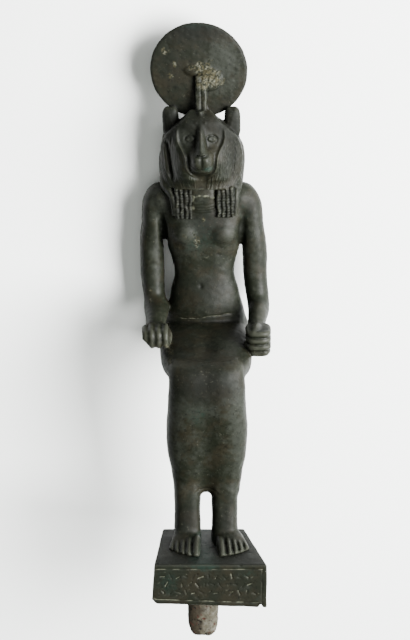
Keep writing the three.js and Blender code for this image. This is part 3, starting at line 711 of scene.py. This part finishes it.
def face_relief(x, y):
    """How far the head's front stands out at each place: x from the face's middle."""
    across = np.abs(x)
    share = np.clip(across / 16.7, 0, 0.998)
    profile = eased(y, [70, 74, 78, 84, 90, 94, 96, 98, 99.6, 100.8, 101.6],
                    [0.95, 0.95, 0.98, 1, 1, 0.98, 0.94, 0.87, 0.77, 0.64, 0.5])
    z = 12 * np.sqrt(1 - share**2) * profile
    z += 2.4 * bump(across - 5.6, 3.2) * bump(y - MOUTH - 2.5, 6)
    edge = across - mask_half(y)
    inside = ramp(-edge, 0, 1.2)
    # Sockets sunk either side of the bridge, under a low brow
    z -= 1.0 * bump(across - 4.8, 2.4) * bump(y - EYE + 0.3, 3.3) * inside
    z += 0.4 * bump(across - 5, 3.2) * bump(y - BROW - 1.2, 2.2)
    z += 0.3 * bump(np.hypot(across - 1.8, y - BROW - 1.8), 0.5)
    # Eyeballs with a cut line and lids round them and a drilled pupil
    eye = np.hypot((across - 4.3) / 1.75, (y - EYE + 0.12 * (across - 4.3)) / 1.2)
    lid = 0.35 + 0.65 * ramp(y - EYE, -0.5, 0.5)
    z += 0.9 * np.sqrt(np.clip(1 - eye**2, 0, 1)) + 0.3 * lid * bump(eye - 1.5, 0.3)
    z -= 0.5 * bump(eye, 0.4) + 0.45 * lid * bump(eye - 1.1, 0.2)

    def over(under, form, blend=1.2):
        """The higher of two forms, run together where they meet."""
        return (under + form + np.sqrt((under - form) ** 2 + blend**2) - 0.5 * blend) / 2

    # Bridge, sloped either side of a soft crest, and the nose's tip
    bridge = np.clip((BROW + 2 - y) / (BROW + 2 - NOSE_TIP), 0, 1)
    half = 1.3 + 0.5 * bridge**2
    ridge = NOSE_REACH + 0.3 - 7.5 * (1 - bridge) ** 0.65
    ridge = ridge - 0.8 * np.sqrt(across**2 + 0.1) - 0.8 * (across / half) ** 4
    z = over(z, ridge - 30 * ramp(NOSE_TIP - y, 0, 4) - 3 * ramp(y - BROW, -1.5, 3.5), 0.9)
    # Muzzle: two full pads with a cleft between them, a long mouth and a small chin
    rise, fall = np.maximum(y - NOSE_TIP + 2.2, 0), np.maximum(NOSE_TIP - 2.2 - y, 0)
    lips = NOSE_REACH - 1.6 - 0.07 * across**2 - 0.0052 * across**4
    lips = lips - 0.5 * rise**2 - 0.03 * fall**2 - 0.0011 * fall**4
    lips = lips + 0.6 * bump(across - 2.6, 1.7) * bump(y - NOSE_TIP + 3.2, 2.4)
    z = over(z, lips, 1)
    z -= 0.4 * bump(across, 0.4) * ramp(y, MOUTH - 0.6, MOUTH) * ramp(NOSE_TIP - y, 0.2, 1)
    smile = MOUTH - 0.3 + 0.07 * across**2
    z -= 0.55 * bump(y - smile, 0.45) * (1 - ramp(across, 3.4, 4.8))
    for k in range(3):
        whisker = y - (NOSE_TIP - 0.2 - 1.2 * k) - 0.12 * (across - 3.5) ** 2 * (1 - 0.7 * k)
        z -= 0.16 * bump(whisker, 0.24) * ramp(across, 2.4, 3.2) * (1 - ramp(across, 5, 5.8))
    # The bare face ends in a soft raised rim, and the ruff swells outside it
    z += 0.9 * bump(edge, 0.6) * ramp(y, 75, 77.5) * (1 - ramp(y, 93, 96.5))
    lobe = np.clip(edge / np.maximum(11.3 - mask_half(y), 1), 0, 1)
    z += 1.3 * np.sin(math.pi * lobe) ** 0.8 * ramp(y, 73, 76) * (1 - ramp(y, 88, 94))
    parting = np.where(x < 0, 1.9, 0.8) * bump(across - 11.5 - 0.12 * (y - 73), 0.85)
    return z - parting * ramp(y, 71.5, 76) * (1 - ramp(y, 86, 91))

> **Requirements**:
Extract the complete listing verbatim.

> **Expected answer**:
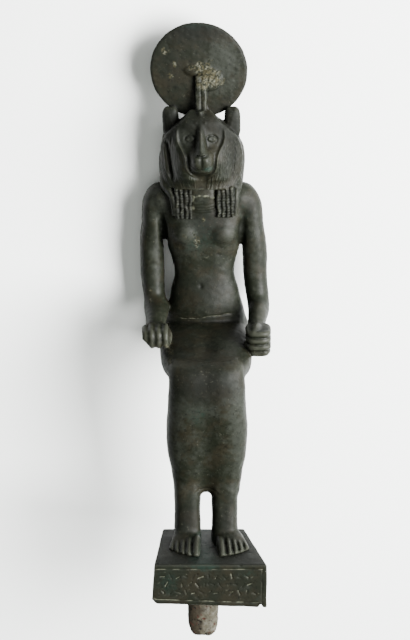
Keep writing the three.js and Blender code for this image. This is part 3, starting at line 711 of scene.py. This part finishes it.
def face_relief(x, y):
    """How far the head's front stands out at each place: x from the face's middle."""
    across = np.abs(x)
    share = np.clip(across / 16.7, 0, 0.998)
    profile = eased(y, [70, 74, 78, 84, 90, 94, 96, 98, 99.6, 100.8, 101.6],
                    [0.95, 0.95, 0.98, 1, 1, 0.98, 0.94, 0.87, 0.77, 0.64, 0.5])
    z = 12 * np.sqrt(1 - share**2) * profile
    z += 2.4 * bump(across - 5.6, 3.2) * bump(y - MOUTH - 2.5, 6)
    edge = across - mask_half(y)
    inside = ramp(-edge, 0, 1.2)
    # Sockets sunk either side of the bridge, under a low brow
    z -= 1.0 * bump(across - 4.8, 2.4) * bump(y - EYE + 0.3, 3.3) * inside
    z += 0.4 * bump(across - 5, 3.2) * bump(y - BROW - 1.2, 2.2)
    z += 0.3 * bump(np.hypot(across - 1.8, y - BROW - 1.8), 0.5)
    # Eyeballs with a cut line and lids round them and a drilled pupil
    eye = np.hypot((across - 4.3) / 1.75, (y - EYE + 0.12 * (across - 4.3)) / 1.2)
    lid = 0.35 + 0.65 * ramp(y - EYE, -0.5, 0.5)
    z += 0.9 * np.sqrt(np.clip(1 - eye**2, 0, 1)) + 0.3 * lid * bump(eye - 1.5, 0.3)
    z -= 0.5 * bump(eye, 0.4) + 0.45 * lid * bump(eye - 1.1, 0.2)

    def over(under, form, blend=1.2):
        """The higher of two forms, run together where they meet."""
        return (under + form + np.sqrt((under - form) ** 2 + blend**2) - 0.5 * blend) / 2

    # Bridge, sloped either side of a soft crest, and the nose's tip
    bridge = np.clip((BROW + 2 - y) / (BROW + 2 - NOSE_TIP), 0, 1)
    half = 1.3 + 0.5 * bridge**2
    ridge = NOSE_REACH + 0.3 - 7.5 * (1 - bridge) ** 0.65
    ridge = ridge - 0.8 * np.sqrt(across**2 + 0.1) - 0.8 * (across / half) ** 4
    z = over(z, ridge - 30 * ramp(NOSE_TIP - y, 0, 4) - 3 * ramp(y - BROW, -1.5, 3.5), 0.9)
    # Muzzle: two full pads with a cleft between them, a long mouth and a small chin
    rise, fall = np.maximum(y - NOSE_TIP + 2.2, 0), np.maximum(NOSE_TIP - 2.2 - y, 0)
    lips = NOSE_REACH - 1.6 - 0.07 * across**2 - 0.0052 * across**4
    lips = lips - 0.5 * rise**2 - 0.03 * fall**2 - 0.0011 * fall**4
    lips = lips + 0.6 * bump(across - 2.6, 1.7) * bump(y - NOSE_TIP + 3.2, 2.4)
    z = over(z, lips, 1)
    z -= 0.4 * bump(across, 0.4) * ramp(y, MOUTH - 0.6, MOUTH) * ramp(NOSE_TIP - y, 0.2, 1)
    smile = MOUTH - 0.3 + 0.07 * across**2
    z -= 0.55 * bump(y - smile, 0.45) * (1 - ramp(across, 3.4, 4.8))
    for k in range(3):
        whisker = y - (NOSE_TIP - 0.2 - 1.2 * k) - 0.12 * (across - 3.5) ** 2 * (1 - 0.7 * k)
        z -= 0.16 * bump(whisker, 0.24) * ramp(across, 2.4, 3.2) * (1 - ramp(across, 5, 5.8))
    # The bare face ends in a soft raised rim, and the ruff swells outside it
    z += 0.9 * bump(edge, 0.6) * ramp(y, 75, 77.5) * (1 - ramp(y, 93, 96.5))
    lobe = np.clip(edge / np.maximum(11.3 - mask_half(y), 1), 0, 1)
    z += 1.3 * np.sin(math.pi * lobe) ** 0.8 * ramp(y, 73, 76) * (1 - ramp(y, 88, 94))
    parting = np.where(x < 0, 1.9, 0.8) * bump(across - 11.5 - 0.12 * (y - 73), 0.85)
    return z - parting * ramp(y, 71.5, 76) * (1 - ramp(y, 86, 91))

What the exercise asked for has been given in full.